Whatever you may think about Trump and his politics, it’s important to note the things that didn’t actually happen during the SOTU.  

For example: The president did not arrive on a tank flanked by grenade-wielding ICE agents in KKK hoods. And don’t give me that crap about how, “Natalia, he couldn’t have done it if he wanted to, the streets in Washington are not built for tanks — and hoods and grenades would be a poor choice from a security standpoint.” This is not a president who cares about laws — let alone such petty things as road infrastructure or security protocols or facts or the dignity of his office or dignity in general or democracy or humanity or values or principles anything that doesn’t involve the the temporary artificial inflation of his fragile narcissist’s ego. So give this sad approximation of a man some credit here.

Another bold choice the president DIDN’T make was dragging Melania into the House by a chain after humiliating her by paying hush money to a porn star. While it really would’ve showed the family values crowd that the president remains committed to their cause, it also might have messed with Melania’s overall look, and inasmuch as the president is capable of any human feelings toward his current wife, that look — like a stone-carved Madonna who would shoot blue lasers out of her eyes, if she could (please, God, let this be her secret superpower, to be unleashed before this presidential term is over) — plays a central part. So you have to give it to the man — he’s kind of a humanitarian for at least not abusing/disgracing the First Lady publicly. In fact, I’m pretty sure that Katie Roiphe is already getting ready to pen a think piece on just this point.

Nobody went all Red Wedding on the Democrats who showed up. Feel free to disagree, but skipping mass murder is automatically a plus in my book.

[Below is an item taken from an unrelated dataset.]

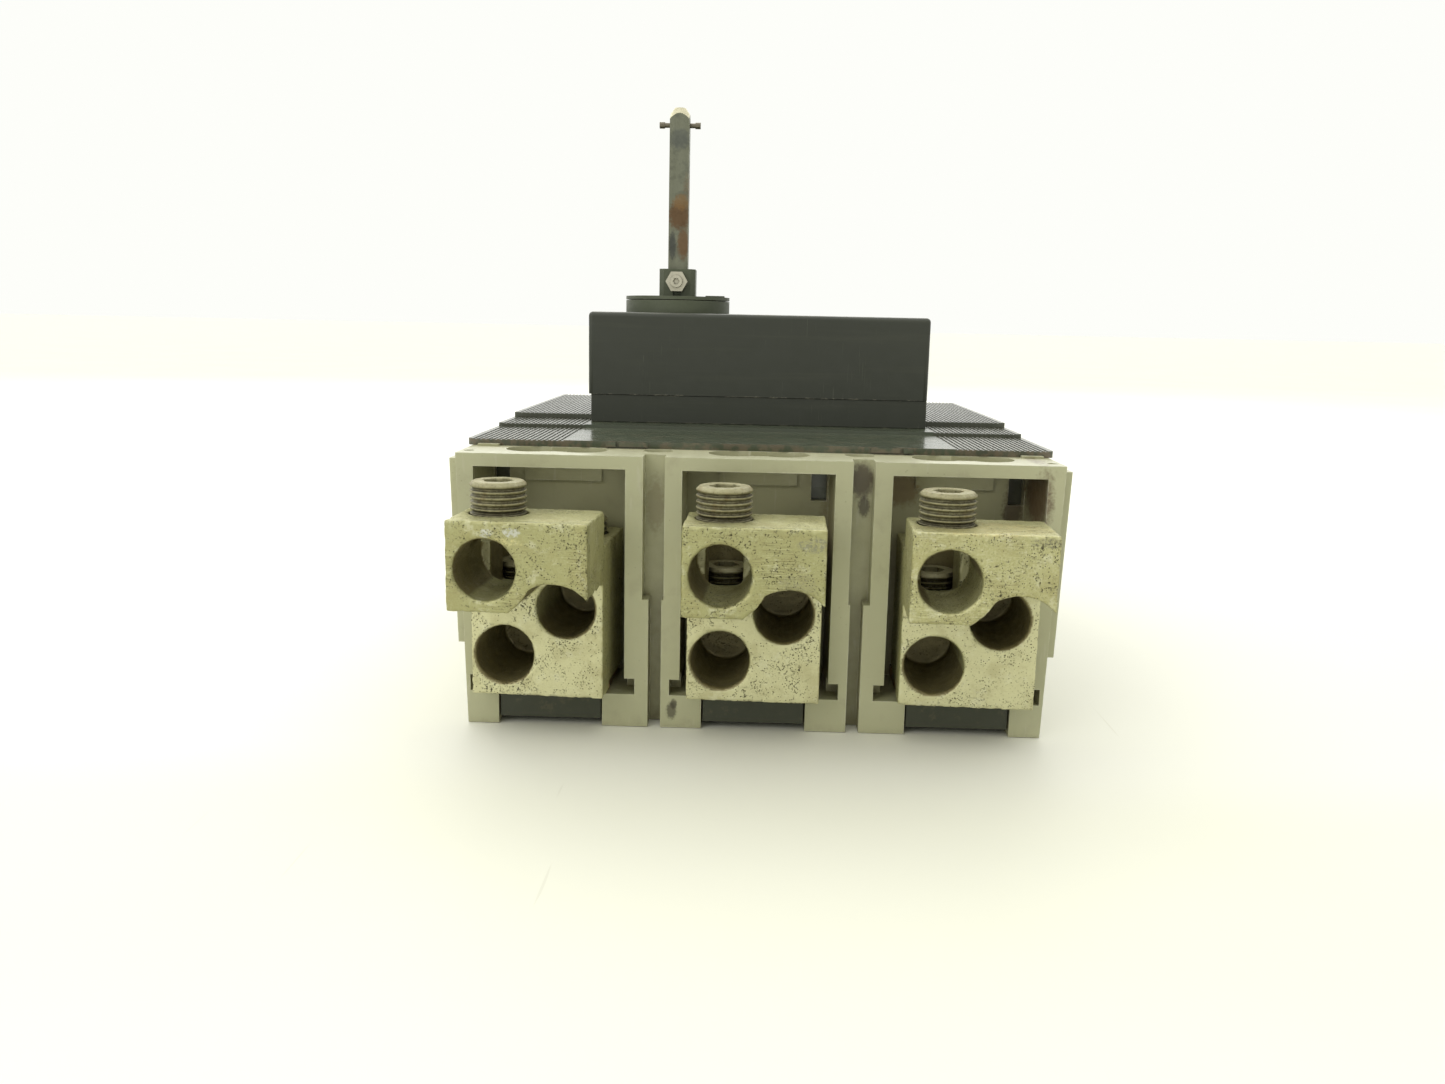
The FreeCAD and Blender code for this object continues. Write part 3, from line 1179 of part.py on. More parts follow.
def shaft_coupling():
    body = new_body("shaft_coupling")
    half = "coupling_width / 2"
    bevel = 1.9
    plan = sketch_on(body, "coupling_plan", "XY_Plane", "cap_top")
    corners = []
    for sx, sy in ((-1, -1), (1, -1), (1, 1), (-1, 1)):
        along_x = (f"hub_x + {sx} * ({half} - {bevel})", f"hub_y + {sy} * {half}")
        along_y = (f"hub_x + {sx} * {half}", f"hub_y + {sy} * ({half} - {bevel})")
        corners += [along_y, along_x] if sx == sy else [along_x, along_y]
    outline(plan, corners)
    pad(body, plan, "coupling_top - cap_top")
    socket = sketch_on(body, "coupling_socket", "XY_Plane", "coupling_top + 1")
    edge = "shaft_width / 2 + 0.05"
    rectangle(socket, f"hub_x - ({edge})", f"hub_x + {edge}", f"hub_y - ({edge})", f"hub_y + {edge}")
    pocket(body, socket, "coupling_top - cap_top + 2")
    front = sketch_on(body, "coupling_screw_hole", "XZ_Plane", f"-hub_y + {half} + 1")
    circle(front, "hub_x", "157.1", "2.53")
    pocket(body, front, f"{half} + 1")
    slot = sketch_on(body, "coupling_slot", "XZ_Plane", f"-hub_y + {half} + 1")
    rectangle(slot, "hub_x - 1.8", "hub_x + 1.8", "cap_top - 1", "cap_top + 2.4")
    pocket(body, slot, "2.5")
    return keep("shaft_coupling", body)


def coupling_fasteners():
    front = "hub_y - coupling_width / 2"
    screw = rod("set_screw_blank", "y", "2.48", (f"{front} - 5.9", "hub_y - shaft_width / 2"),
                ("hub_x", "157.1"))
    socket = hexagon("set_screw_socket", "y", "2.5", (f"{front} - 7", f"{front} - 3.4"), ("hub_x", "157.1"))
    keep("coupling_set_screw", cut("set_screw_body", screw, [socket]))
    nut = hexagon("lock_nut_blank", "y", "8", (f"{front} - 4", front), ("hub_x", "157.1"))
    bore = rod("lock_nut_bore", "y", "2.53", (f"{front} - 5", f"{front} + 1"), ("hub_x", "157.1"))
    return keep("coupling_lock_nut", cut("lock_nut_body", nut, [bore]))


def handle_shaft():
    """The square extension shaft with a turned conical tip and a cross-drilled pin hole."""
    edge = "shaft_width / 2"
    square = block("shaft_square", (f"hub_x - {edge}", f"hub_x + {edge}"),
                   (f"hub_y - {edge}", f"hub_y + {edge}"),
                   ("140", "shaft_top"))
    cone = doc.addObject("Part::Cone", "shaft_tip_cone")
    tip_height = 8.0
    cone.setExpression("Radius1", expr("2.35 + 8 * 0.72"))
    cone.setExpression("Radius2", expr("2.35"))
    cone.setExpression("Height", str(tip_height))
    cone.setExpression("Placement.Base.x", expr("hub_x"))
    cone.setExpression("Placement.Base.y", expr("hub_y"))
    cone.setExpression("Placement.Base.z", expr(f"shaft_top - {tip_height}"))
    lower = rod("shaft_tip_keep", "z", "shaft_width", ("139", f"shaft_top - {tip_height}"),
                ("hub_x", "hub_y"))
    turned = doc.addObject("Part::Common", "shaft_turned")
    turned.Base = square
    turned.Tool = join("shaft_envelope", [cone, lower])
    hole = rod("shaft_pin_hole", "x", "1", ("hub_x - 9", "hub_x + 9"), ("hub_y", "pin_height"))
    return keep("handle_shaft", cut("handle_shaft_body", turned, [hole]))


def shaft_cross_pin():
    body = rod("cross_pin_rod", "x", "1", ("hub_x - 8.5", "hub_x + 8.5"), ("hub_y", "pin_height"))
    ends = []
    for side in (-1, 1):
        span = sorted((side * 6.4, side * 8.6))
        ends.append(rod(f"cross_pin_end_{(side + 1) // 2}", "x", "1.35",
                        (f"hub_x + {span[0]}", f"hub_x + {span[1]}"),
                        ("hub_y", "pin_height")))
    return keep("shaft_cross_pin", join("cross_pin_body", [body] + ends))


# ---------------------------------------------------------------- cable lugs

def screw_profile(radius, low, high, pitch):
    """Half outline of a clamp screw: bevelled ends and sharp thread ridges between them."""
    depth = 1.05
    bevel = 1.1
    points = [(0, low), (radius - bevel, low), (radius - 0.3, low + bevel)]
    turns = int((high - low - 2 * bevel) / pitch)
    start = high - bevel - turns * pitch
    for turn in range(turns):
        level = start + turn * pitch
        points += [(radius - depth, level + pitch * 0.18), (radius - depth, level + pitch * 0.42),
                   (radius, level + pitch * 0.78), (radius, level + pitch)]
    points += [(radius - bevel, high), (0, high)]
    return points


def clamp_screw(name, x, y, low, high, socket):
    """A stout threaded clamp screw with a hexagon socket, turned about its own axis."""
    profile = screw_profile(size("clamp_radius"), low, high, size("clamp_pitch"))
    outline_points = [Vector(r, 0, z) for r, z in profile]
    face = Part.Face(Part.makePolygon(outline_points + outline_points[:1]))
    solid = face.revolve(Vector(0, 0, 0), Vector(0, 0, 1), 360)
    socket_floor = high - size("socket_depth")
    corners = [Vector(socket * math.cos(math.radians(60 * k)), socket * math.sin(math.radians(60 * k)),
                      socket_floor)
               for k in range(7)]
    recess = Part.Face(Part.makePolygon(corners)).extrude(Vector(0, 0, size("socket_depth") + 2))
    piece = doc.addObject("Part::Feature", name)
    piece.Shape = solid.cut(recess)
    piece.Placement = Placement(Vector(x, y, 0), Rotation())
    return piece


def lug_placement(phase):
    """Each lug sits slightly turned about Z in its recess, as it was left."""
    shift, turn = LUG_SHIFT[phase]
    pivot = Vector(phase * size("phase_pitch") + shift, -116, 0)
    rotation = Rotation(Vector(0, 0, 1), turn)
    return Placement(pivot, rotation).multiply(Placement(Vector(0, 116, 0), Rotation()))


def lug_block(phase):
    """The stepped aluminium lug: nose block above and ahead of the main block, three bores."""
    label = "lug_" + PHASE_NAMES[phase]
    body = new_body(label)
    side = sketch_on(body, label + "_side", "YZ_Plane", "0")
    front, step, end = "-lug_front", "lug_step - lug_front", "-lug_end"
    outline(side, [(front, "lug_nose_bottom"), (step, "lug_nose_bottom"), (step, "lug_bottom"),
                   ("-131.6", "lug_bottom"), ("-131.6", "recess_bottom + bar_thick + 0.1"),
                   (end, "recess_bottom + bar_thick + 0.1"), (end, "lug_rear_top"),
                   ("lug_nose - lug_front", "lug_rear_top"), ("lug_nose - lug_front", "lug_top"),
                   (front, "lug_top")])
    pad(body, side, "2 * lug_half", middle=True)
    relief = sketch_on(body, label + "_relief", "XZ_Plane", "lug_front + 1")
    crescent(relief, ("relief_x", "relief_z", "relief_radius"),
             ("upper_bore_x", "upper_bore_z", "bore_boss"))
    pocket(body, relief, "lug_step + 1")
    depth = {"upper": "lug_nose + 1", "right": "lug_front - 107.5", "lower": "lug_front - 107.5"}
    for which, length in depth.items():
        bore = sketch_on(body, f"{label}_{which}_bore", "XZ_Plane", "lug_front")
        circle(bore, f"{which}_bore_x", f"{which}_bore_z", "cable_bore")
        pocket(body, bore, length)
    for which, y, top in (("upper", "front_clamp_y", "lug_top"), ("right", "rear_clamp_y", "lug_rear_top"),
                          ("lower", "rear_clamp_y", "lug_rear_top")):
        drill = sketch_on(body, f"{label}_{which}_clamp", "XY_Plane", f"{top} + 1")
        circle(drill, f"{which}_bore_x", f"-{y}", "clamp_radius + 0.04")
        pocket(body, drill, f"{top} + 1 - {which}_bore_z")
    slot = sketch_on(body, label + "_screw_slot", "XY_Plane", "lug_top + 1")
    rectangle(slot, "upper_bore_x - screw_slot / 2", "upper_bore_x + screw_slot / 2",
              "lug_nose - lug_front + 1", "-rear_clamp_y")
    pocket(body, slot, "lug_top + 1 - screw_slot_bottom")
    thread = sketch_on(body, label + "_fixing", "XY_Plane", "lug_bottom")
    circle(thread, "lug_bolt_x", "-116", "4.02")
    pocket(body, thread, "17.5", flip=True)
    for which, face in (("upper", "lug_front"), ("right", "lug_front - lug_step"),
                        ("lower", "lug_front - lug_step")):
        mouth = sketch_on(body, f"{label}_{which}_rim", "XZ_Plane", face)
        circle(mouth, f"{which}_bore_x", f"{which}_bore_z", "cable_bore + bore_rim")
        pocket(body, mouth, "bore_rim").TaperAngle = COUNTERSINK_TAPER
    body.Placement = lug_placement(phase)
    return keep(label, body)


def lug_fasteners():
    rear = []
    bolts = []
    for phase in PHASES:
        place = lug_placement(phase)
        y = -size("front_clamp_y")
        x = size("upper_bore_x")
        front = clamp_screw("front_clamp_" + PHASE_NAMES[phase], x, y,
                            size("upper_bore_z") + size("cable_bore") + 0.3,
                            size("lug_top") + size("clamp_stand"), size("clamp_socket"))
        front.Placement = place.multiply(front.Placement)
        keep("clamp_screw_" + PHASE_NAMES[phase], front)
        for which in ("right", "lower"):
            low = size(which + "_bore_z") + size("cable_bore") + 0.3
            high = low + size("rear_clamp_long")
            spot = Vector(size(which + "_bore_x"), -size("rear_clamp_y"), 0)
            screw = clamp_screw(f"rear_clamp_{which}_{phase + 1}", spot.x, spot.y, low, high,
                                size("clamp_socket"))
            screw.Placement = place.multiply(screw.Placement)
            rear.append(screw)
        centre = place.multVec(Vector(size("lug_bolt_x"), -116, 0))
        spot = (str(centre.x), str(centre.y))
        head = hexagon(f"lug_bolt_head_{phase + 1}", "z", "13", ("5.4", "10.4"), spot)
        washer = rod(f"lug_bolt_washer_{phase + 1}", "z", "8.4", ("10.3", "recess_bottom"), spot)
        shank = rod(f"lug_bolt_shank_{phase + 1}", "z", "4", ("10", "lug_bottom + 16"), spot)
        bolts.append(join(f"lug_bolt_{phase + 1}", [head, washer, shank]))
    keep("rear_clamp_screws", separate("rear_clamp_screws", rear))
    return keep("lug_bolts", separate("lug_bolts", bolts))


# ---------------------------------------------------------------- build and write

def build_all():
    base_housing()
    front_cover()
    insulators(NEAR, "line_end_insulators")
    insulators(FAR, "load_end_insulators")
    cover_screws()
    line_terminals()
    load_terminals()
    load_terminal_screws()
    arc_chutes()
    fixed_contacts()
    crossbar()
    link_pins()
    contact_arms()
    flexible_braids()
    mechanism_side_plates()
    cradle()
    mechanism_pins()
    toggle_yoke()
    toggle_handle()
    links()
    trip_bar()
    trip_bar_brackets()
    trip_unit_case()
    tripping_devices()
    trip_push_rod()
    operator_base()
    operator_screws()
    operator_cover()
    operator_cover_screws()
    carriage_guides()
    drive_carriage()
    rotor()
    operator_collar()
    crank()
    shaft_coupling()
    coupling_fasteners()
    handle_shaft()
    shaft_cross_pin()
    for phase in PHASES:
        lug_block(phase)
    lug_fasteners()


def check_document():
    """Stops with a message if any object failed or any sub-part is empty or invalid."""
    faults = [obj.Name for obj in doc.Objects if "Invalid" in obj.State or "Error" in obj.State]
    for name, piece in PARTS.items():
        if piece.Shape.isNull() or not piece.Shape.isValid():
            faults.append(name + " shape")
        elif not piece.Shape.Solids:
            faults.append(name + " has no solid")
    if faults:
        raise RuntimeError("failed: " + ", ".join(faults))


build_all()
doc.recompute()
check_document()
for node, sub_part in PARTS.items():
    sub_part.Shape.exportStep(f"parts/{node}.step")
    box = sub_part.Shape.BoundBox
    print(f"{node}: {len(sub_part.Shape.Solids)} solid(s), "
          f"x {box.XMin:.1f}..{box.XMax:.1f} y {box.YMin:.1f}..{box.YMax:.1f} "
          f"z {box.ZMin:.1f}..{box.ZMax:.1f}")
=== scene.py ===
"""Looks for the moulded-case breaker: materials, fine surface detail, floor, light and camera."""
import json
import math

import bpy
import numpy as np
from mathutils import Matrix, Vector, noise


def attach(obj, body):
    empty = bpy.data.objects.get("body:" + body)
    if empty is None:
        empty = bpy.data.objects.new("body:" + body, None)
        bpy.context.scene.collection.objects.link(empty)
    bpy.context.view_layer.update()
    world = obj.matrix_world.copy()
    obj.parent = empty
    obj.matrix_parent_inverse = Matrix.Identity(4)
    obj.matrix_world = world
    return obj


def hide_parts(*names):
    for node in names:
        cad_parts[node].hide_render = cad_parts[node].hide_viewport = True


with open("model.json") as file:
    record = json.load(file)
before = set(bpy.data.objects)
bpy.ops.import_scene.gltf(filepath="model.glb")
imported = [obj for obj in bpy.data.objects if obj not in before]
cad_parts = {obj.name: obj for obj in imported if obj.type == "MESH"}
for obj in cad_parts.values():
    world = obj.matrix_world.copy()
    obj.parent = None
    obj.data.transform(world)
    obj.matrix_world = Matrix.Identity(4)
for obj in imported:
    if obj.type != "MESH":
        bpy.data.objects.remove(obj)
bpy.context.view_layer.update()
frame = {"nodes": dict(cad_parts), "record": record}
nodes = frame["nodes"]
MM = 0.001
BENCH_HALF = 40.0
BENCH_GAP = 0.2 * MM
MOULDED_ROUND = 0.3 * MM
LUG_WEAR = {"voxel": 0.5, "dent": 0.08, "chip": 0.42}
SCREW_WEAR = {"voxel": 0.3, "dent": 0.10, "chip": 0.22}


# ---------------------------------------------------------------- material helper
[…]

Mike Pence didn’t accidentally call anyone “mother.” That we heard of, anyway. Thank you, mics, for not picking up on it if it did, in fact, happen. And you know it must have.

I don’t mean to be too partisan, but it’s a good thing that Paul Ryan skipped his offering of a sacrificial virgin to the vengeful god of Ayn Rand. Stephen Miller is safe for now. Probably.

Speaking of Stephen Miller, isn’t it nice that he didn’t shriek, unhinge his jaw, and chase after DACA recipients in attendance? Say what you want about us millennials lacking basic manners in this day and age — Stephen resisting his primal urges like that was a brave and courteous act, just like it is brave and courteous of men to resist raping all women they come across (because — nature!).

As a nation, we got through an evening without starting WWIII, so we can pat ourselves on the back for that one too. We should keep doing that throughout all of the evenings. For the foreseeable future. Assuming we have one.

None of the Trump children humped a chair in public view or screamed “YOU NEVER LOVED ME BEST” and “IT WAS **I** WHO MASTURBATED INTO ALL OF THE TOWELS AT MAR-A-LAGO” at their father. This is another epic win for everyone.

Um, while I’m struggling to think of them right now, other things that could’ve happened totally didn’t happen, which is good. Like, nobody publicly made out with Vladimir Putin. In fact, Putin didn’t even show up — just to check up on his investment in our democracy, as any prudent businessman would — while he very well could have. And that just would’ve been awkward. Like, you know at least one congressional bobblehead would’ve assumed that Melania speaks Russian while introducing the two. “Oh, you mean the lands on the wrong side of the Iron Curtain weren’t all Soviet Russlandia?” God, I hate those conversations when they happen.

Besides all that, God totally didn’t squint, sigh, and lob a giant meteor at the Capitol. But I guess there’s always next year.